Mis dos hijas: Mape y Ariadna, son un claro de mi bosque. Me enorgullece que se quieran como si fueran hijas de la misma madre. Construir esa relación fraternal ha sido un proyecto desde que nació Ariadna. Serán íntimas amigas. Se querrán para siempre porque no voy a fracasar en un empeño que nunca ha descansado; para el cual jamás he escatimado tiempo, esfuerzo, sacrificio gustoso. Mi amor paterno se desgrana en las sonrisas de cada una. Tenerlas juntas es el premio que me da ese ánimo que arañamos a la vejez para conjurar nostalgias, melancolías, achaques, dolencias del corazón.

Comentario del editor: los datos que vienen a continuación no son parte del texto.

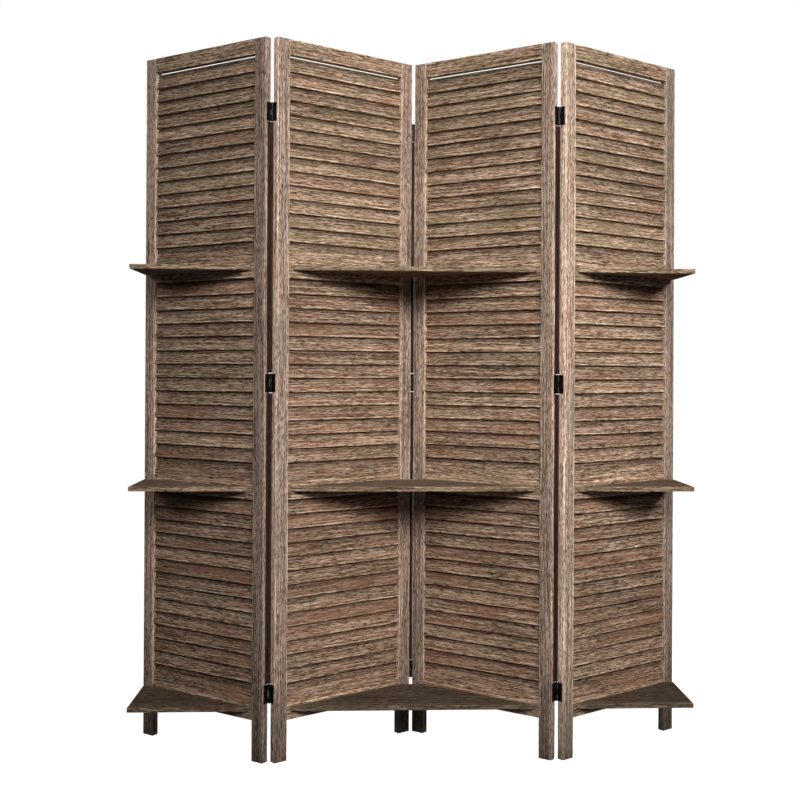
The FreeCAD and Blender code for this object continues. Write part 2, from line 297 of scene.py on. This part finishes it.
    def _edge_wear_and_painted_light(
        self,
        tree: bpy.types.NodeTree,
        colour: bpy.types.NodeSocket,
        across: bpy.types.NodeSocket,
        painted_shade: bpy.types.NodeSocket,
    ) -> bpy.types.NodeSocket:
        """Lighten edges, as wear and painted highlight, and paint shade under the next board.

        Args:
            tree: The material's node tree.
            colour: The stain colour.
            across: Place across the board, from -1 to 1.
            painted_shade: 1 on boards whose upper part lies under the next board and gets painted shade.

        Returns:
            The base colour.
        """
        # edges lighter, partly rubbed wear and partly a painted highlight
        edge = add_node(tree, "Math", {0: across}, operation="ABSOLUTE").outputs[0]
        rubbed = add_node(tree, "MapRange", {
            0: edge,
            1: self.edge_wear_and_highlight_start,
            2: 1.0,
            3: 1.0,
            4: self.edge_wear_and_highlight_gain,
        }).outputs[0]
        # painted shade on the part under the next board, darker towards its upper edge
        painted_shade_ramp = add_node(tree, "MapRange", {
            0: across,
            1: self.painted_shade_start,
            2: self.painted_shade_end,
            3: 1.0,
            4: self.painted_shade_depth,
        }).outputs[0]
        # painted shade only on boards that lie under the next board
        dark = add_node(tree, "Mix", {0: painted_shade, 2: 1.0, 3: painted_shade_ramp}).outputs[0]
        level = add_node(tree, "Math", {0: rubbed, 1: dark}, operation="MULTIPLY").outputs[0]
        return add_node(tree, "VectorMath", {0: colour, "Scale": level}, operation="SCALE").outputs[0]


@dataclass(frozen=True)
class LacqueredSteel:
    """Pressed steel with a thin black lacquer: nearly black, with a soft sheen and a faint
    orange peel, and brown steel where it has rubbed."""

    name: str
    lacquer: str = "#17130f"
    rubbed: str = "#3d332b"
    peel: float = 1.2 * MM
    rub: float = 9.0 * MM
    roughness: float = 0.38

    def build(self) -> bpy.types.Material:
        """Make the material.

        Returns:
            A node material on Object coordinates.
        """
        material = bpy.data.materials.new(self.name)
        material.use_nodes = True
        tree = material.node_tree
        tree.nodes.clear()
        place = add_node(tree, "TexCoord").outputs["Object"]
        rubs = add_node(tree, "TexNoise", {"Vector": place, "Scale": 1 / self.rub, "Detail": 4.0})
        amount = add_node(tree, "MapRange", {0: rubs.outputs[0], 1: 0.52, 2: 0.72}).outputs[0]
        colour = add_node(tree, "Mix", {0: amount, 6: linear(self.lacquer), 7: linear(self.rubbed)},
                          data_type="RGBA").outputs[2]
        rough = add_node(tree, "MapRange", {0: amount, 3: self.roughness, 4: self.roughness + 0.2})
        peel = add_node(tree, "TexNoise", {"Vector": place, "Scale": 1 / self.peel, "Detail": 1.0})
        bump = add_node(tree, "Bump", {
            "Strength": 0.25,
            "Distance": 0.05 * MM,
            "Height": peel.outputs[0],
        })
        shader = add_node(tree, "BsdfPrincipled", {
            "Base Color": colour,
            "Metallic": 0.55,
            "Roughness": rough.outputs[0],
            "Normal": bump.outputs[0],
        })
        add_node(tree, "OutputMaterial", {"Surface": shader.outputs[0]})
        return material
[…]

La amistad me ha conducido a otro decisivo claro del bosque. Tengo la virtud de nunca haber traicionado a nadie, aun bajo aquel régimen que todavía oprime a Cuba, donde entre el fanatismo y el miedo, el oportunismo y la picaresca, tienen a delaciones, silencios cómplices y murmullos aquiescentes como parte de la diaria rutina de la sobrevivencia. Además, he tenido —tengo— la satisfacción de haber disfrutado la amistad como parte íntima e intransferible de un bosque donde la relación es breve, pero de una calidad excepcional. Nunca he dejado de tener amigos y de que ellos sepan que me tienen.
Mi hábito de leer —sobre todo poemas— es el claro final de mi bosque que aquí enuncio. Desde niño supe que la lectura —más que escribir— era mi vocación voraz, inclaudicable. Una adicción placentera, aunque peligrosa en sociedades como la cubana, donde se reprime la libertad de expresión; o en otras donde la trivialización acecha y muerde, aplaude y encaja una felicidad televisiva, internáutica. Leer me define profesionalmente. ¿A qué se dedica? A leer. Lo que he escrito apenas complementa lo mucho que he leído, entre Cervantes y Shakespeare, desde el canon y el agón.
Me gustaría que cuando el carretón de Oyá y Proserpina pasen a recogerme, me sorprendan leyendo. Y si se me permite exagerar el ruego, releyendo "Rapsodia para el mulo", el más autobiográfico de los poemas de José Lezama Lima. Declamando el verso que me guía: "Paso es el paso, del mulo en el abismo".